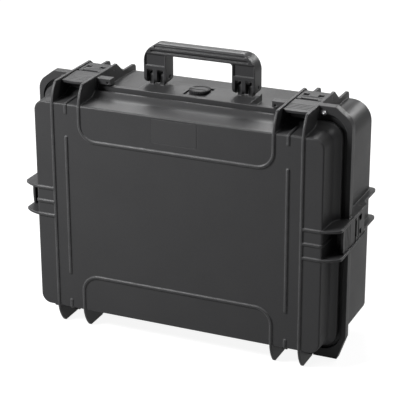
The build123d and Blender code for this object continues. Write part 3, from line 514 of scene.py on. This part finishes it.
knob_ribs = bpy.data.objects.new("knob_top_ribs", bpy.data.meshes.new("knob_top_ribs"))
bpy.context.scene.collection.objects.link(knob_ribs)
rib_maker = knob_ribs.modifiers.new("radial_ribs", "NODES")
rib_maker.node_group = rib_tree
rib_maker[rib_sockets["Rib Count"]] = rib_count
rib_maker[rib_sockets["Ring Radius"]] = rib_ring_radius
rib_maker[rib_sockets["Rib Size"]] = rib_size
rib_maker[rib_sockets["Centre"]] = (knob_centre.x, knob_centre.y, knob_top)
rib_maker[rib_sockets["Material"]] = valve_plastic
plain_mesh(knob_ribs)
dress(knob_ribs, valve_plastic, "valve_plastic", "valve_cap", "valve_knob")
for valve_node in ("valve_bush", "valve_nut"):
    coat(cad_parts[valve_node].data, valve_plastic)


# Seals: the cord in the lid rim and the washer under the valve are moulded from soft black rubber and
# pressed into their seats without glue. Their faces are dull, with a thin dusty bloom.
rubber_colour = (0.016, 0.016, 0.016)
rubber_bloom_colour = (0.030, 0.030, 0.030)
rubber_roughness = 0.75
rubber_grain_size = 0.0015
rubber_patch_size = 0.02
rubber_grain_depth = 0.0001
rubber_relief = 0.4
seal_rubber, rubber_tree, rubber_shader, rubber_place = new_surface("seal_rubber")
rubber_grain = place_group(
    rubber_tree, mould_grain, rubber_place, grain_size=rubber_grain_size, patch_size=rubber_patch_size
)
rubber_bloom = colour_mix(
    rubber_tree, rubber_grain.outputs["Patches"], rubber_colour, rubber_bloom_colour
)
rubber_tree.links.new(rubber_bloom, rubber_shader.inputs["Base Color"])
rubber_shader.inputs["Roughness"].default_value = rubber_roughness
fine_relief(
    rubber_tree, rubber_shader, rubber_grain.outputs["Height"], rubber_grain_depth, rubber_relief
)
for seal_node in ("rim_gasket", "valve_seal"):
    coat(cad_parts[seal_node].data, seal_rubber)


# Pins and eyelets: blackened steel pins, pressed into the hinge straps, the latch guards, the latches
# and the handle lugs, and linings of bare pressed steel in the padlock holes. Both have fine drawn
# lines and a faint haze.
pin_colour = (0.10, 0.10, 0.103)
pin_roughness = 0.42
pin_lines = (0.15, 1.0, 1.0)
eyelet_colour = (0.26, 0.26, 0.265)
eyelet_roughness = 0.36
eyelet_lines = (1.0, 0.2, 1.0)
steel_line_scale = 2500.0
steel_haze_scale = 60.0
steel_haze_tone = 0.8
steel_gloss_swing = 0.2
steel_line_depth = 0.00003
steel_relief = 0.2


def drawn_steel(name, colour, roughness, line_stretch):
    """Steel with a mottled haze and fine lines, drawn out along the axis with the smallest stretch."""
    material, tree, shader, place = new_surface(name)
    shader.inputs["Metallic"].default_value = 1.0
    stretch = tree.nodes.new("ShaderNodeMapping")
    stretch.inputs["Scale"].default_value = line_stretch
    tree.links.new(place, stretch.inputs["Vector"])
    lines = noise_node(tree, stretch.outputs[0], steel_line_scale, detail=2.0)
    haze = noise_node(tree, place, steel_haze_scale, detail=3.0)
    hazy_colour = colour_mix(tree, haze, toned(colour, steel_haze_tone), colour)
    tree.links.new(hazy_colour, shader.inputs["Base Color"])
    least_rough = roughness - steel_gloss_swing / 2
    line_rough = math_node(tree, "MULTIPLY_ADD", lines, steel_gloss_swing, least_rough)
    tree.links.new(line_rough, shader.inputs["Roughness"])
    fine_relief(tree, shader, lines, steel_line_depth, steel_relief)
    return material


pin_steel = drawn_steel("pin_steel", pin_colour, pin_roughness, pin_lines)
eyelet_steel = drawn_steel("eyelet_steel", eyelet_colour, eyelet_roughness, eyelet_lines)
for node_name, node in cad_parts.items():
    if "_pin" in node_name:
        coat(node.data, pin_steel)
coat(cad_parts["padlock_eyelets"].data, eyelet_steel)
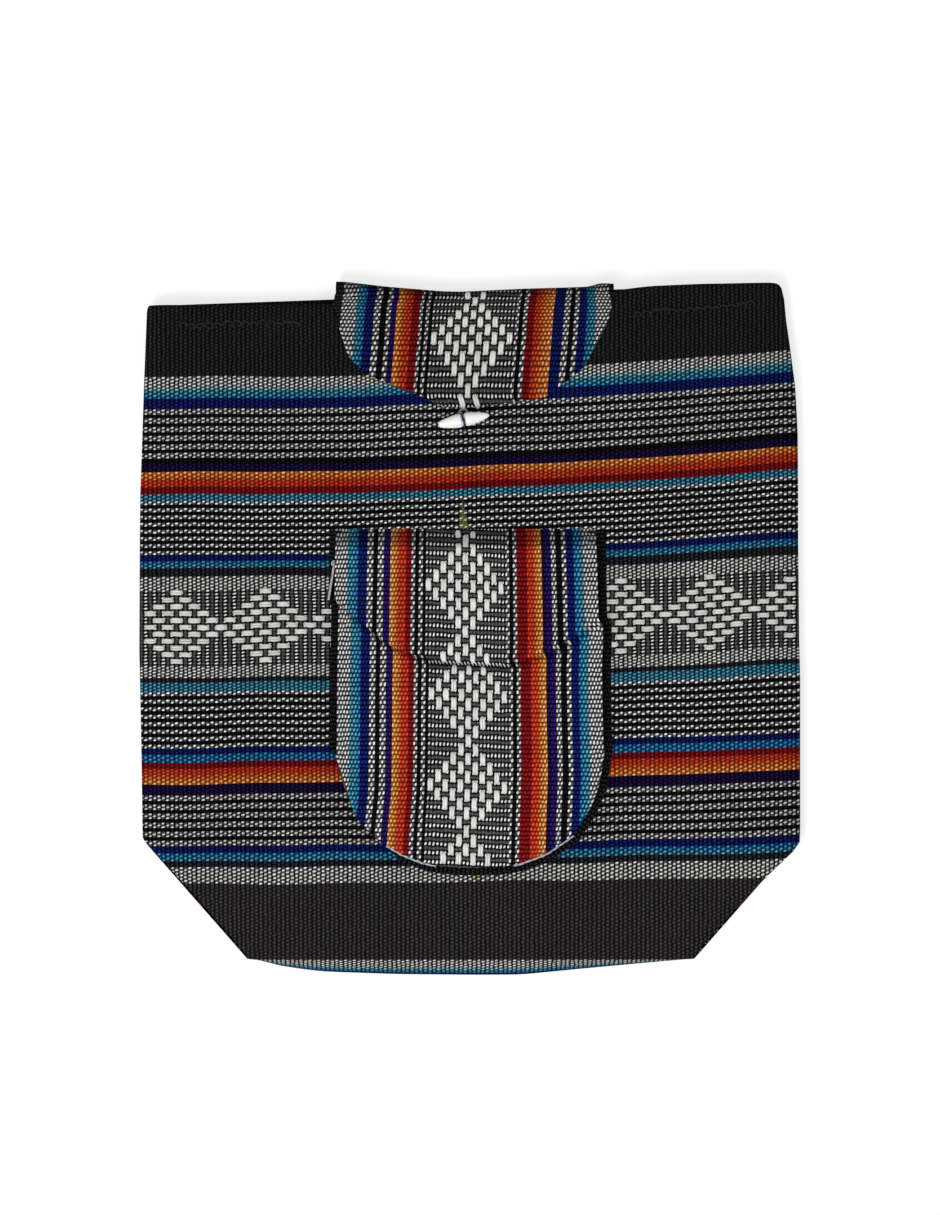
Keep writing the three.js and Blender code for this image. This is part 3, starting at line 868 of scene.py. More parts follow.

STATED PROBLEM: Write out the full listing exactly as given.

SOLUTION TO THIS PROBLEM:
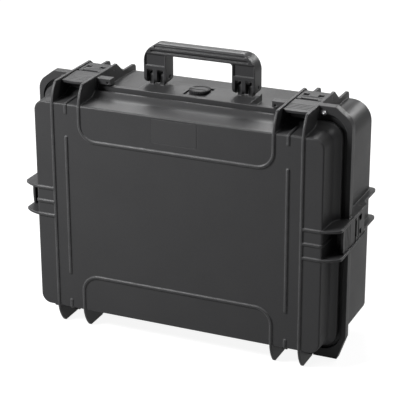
The build123d and Blender code for this object continues. Write part 3, from line 514 of scene.py on. This part finishes it.
knob_ribs = bpy.data.objects.new("knob_top_ribs", bpy.data.meshes.new("knob_top_ribs"))
bpy.context.scene.collection.objects.link(knob_ribs)
rib_maker = knob_ribs.modifiers.new("radial_ribs", "NODES")
rib_maker.node_group = rib_tree
rib_maker[rib_sockets["Rib Count"]] = rib_count
rib_maker[rib_sockets["Ring Radius"]] = rib_ring_radius
rib_maker[rib_sockets["Rib Size"]] = rib_size
rib_maker[rib_sockets["Centre"]] = (knob_centre.x, knob_centre.y, knob_top)
rib_maker[rib_sockets["Material"]] = valve_plastic
plain_mesh(knob_ribs)
dress(knob_ribs, valve_plastic, "valve_plastic", "valve_cap", "valve_knob")
for valve_node in ("valve_bush", "valve_nut"):
    coat(cad_parts[valve_node].data, valve_plastic)


# Seals: the cord in the lid rim and the washer under the valve are moulded from soft black rubber and
# pressed into their seats without glue. Their faces are dull, with a thin dusty bloom.
rubber_colour = (0.016, 0.016, 0.016)
rubber_bloom_colour = (0.030, 0.030, 0.030)
rubber_roughness = 0.75
rubber_grain_size = 0.0015
rubber_patch_size = 0.02
rubber_grain_depth = 0.0001
rubber_relief = 0.4
seal_rubber, rubber_tree, rubber_shader, rubber_place = new_surface("seal_rubber")
rubber_grain = place_group(
    rubber_tree, mould_grain, rubber_place, grain_size=rubber_grain_size, patch_size=rubber_patch_size
)
rubber_bloom = colour_mix(
    rubber_tree, rubber_grain.outputs["Patches"], rubber_colour, rubber_bloom_colour
)
rubber_tree.links.new(rubber_bloom, rubber_shader.inputs["Base Color"])
rubber_shader.inputs["Roughness"].default_value = rubber_roughness
fine_relief(
    rubber_tree, rubber_shader, rubber_grain.outputs["Height"], rubber_grain_depth, rubber_relief
)
for seal_node in ("rim_gasket", "valve_seal"):
    coat(cad_parts[seal_node].data, seal_rubber)


# Pins and eyelets: blackened steel pins, pressed into the hinge straps, the latch guards, the latches
# and the handle lugs, and linings of bare pressed steel in the padlock holes. Both have fine drawn
# lines and a faint haze.
pin_colour = (0.10, 0.10, 0.103)
pin_roughness = 0.42
pin_lines = (0.15, 1.0, 1.0)
eyelet_colour = (0.26, 0.26, 0.265)
eyelet_roughness = 0.36
eyelet_lines = (1.0, 0.2, 1.0)
steel_line_scale = 2500.0
steel_haze_scale = 60.0
steel_haze_tone = 0.8
steel_gloss_swing = 0.2
steel_line_depth = 0.00003
steel_relief = 0.2


def drawn_steel(name, colour, roughness, line_stretch):
    """Steel with a mottled haze and fine lines, drawn out along the axis with the smallest stretch."""
    material, tree, shader, place = new_surface(name)
    shader.inputs["Metallic"].default_value = 1.0
    stretch = tree.nodes.new("ShaderNodeMapping")
    stretch.inputs["Scale"].default_value = line_stretch
    tree.links.new(place, stretch.inputs["Vector"])
    lines = noise_node(tree, stretch.outputs[0], steel_line_scale, detail=2.0)
    haze = noise_node(tree, place, steel_haze_scale, detail=3.0)
    hazy_colour = colour_mix(tree, haze, toned(colour, steel_haze_tone), colour)
    tree.links.new(hazy_colour, shader.inputs["Base Color"])
    least_rough = roughness - steel_gloss_swing / 2
    line_rough = math_node(tree, "MULTIPLY_ADD", lines, steel_gloss_swing, least_rough)
    tree.links.new(line_rough, shader.inputs["Roughness"])
    fine_relief(tree, shader, lines, steel_line_depth, steel_relief)
    return material


pin_steel = drawn_steel("pin_steel", pin_colour, pin_roughness, pin_lines)
eyelet_steel = drawn_steel("eyelet_steel", eyelet_colour, eyelet_roughness, eyelet_lines)
for node_name, node in cad_parts.items():
    if "_pin" in node_name:
        coat(node.data, pin_steel)
coat(cad_parts["padlock_eyelets"].data, eyelet_steel)
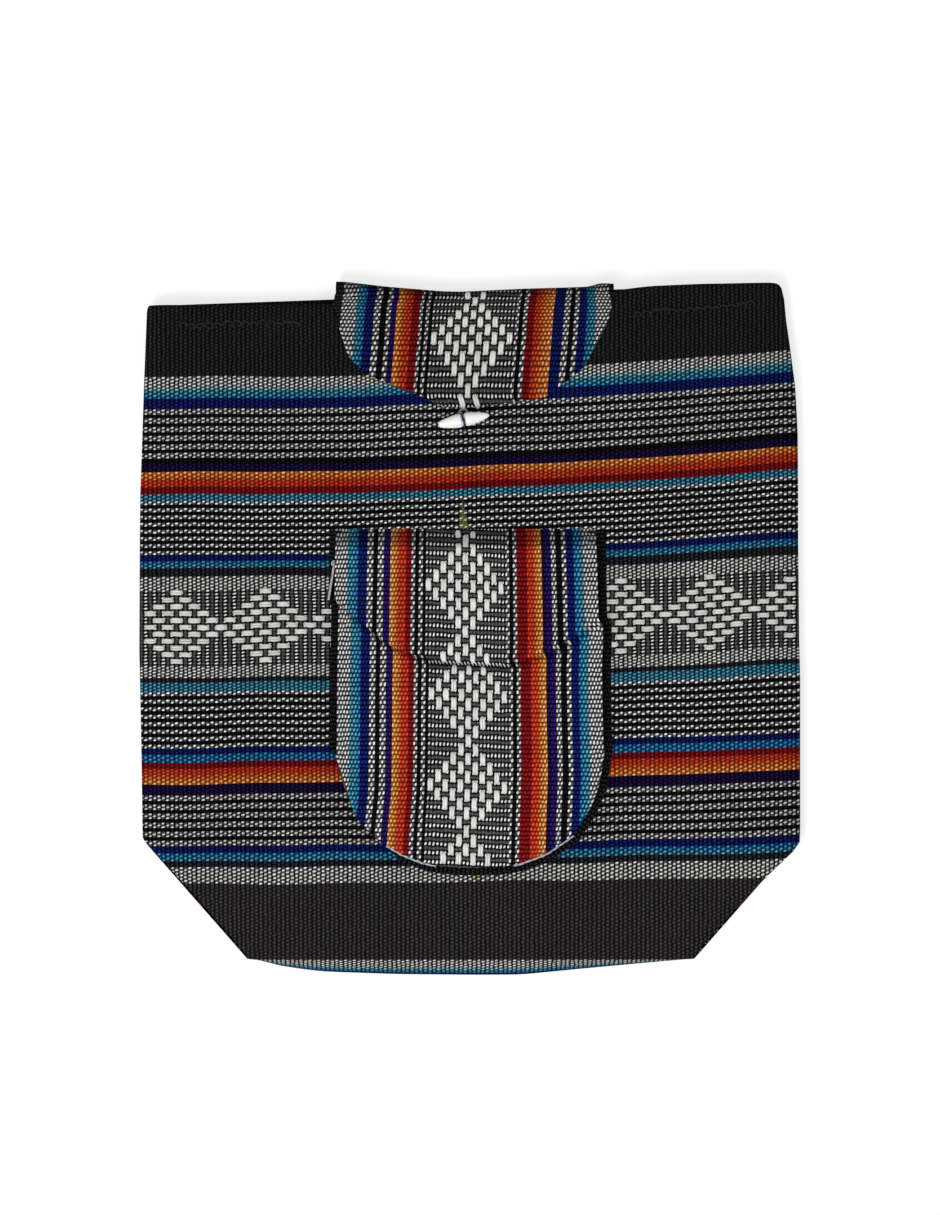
Keep writing the three.js and Blender code for this image. This is part 3, starting at line 868 of scene.py. More parts follow.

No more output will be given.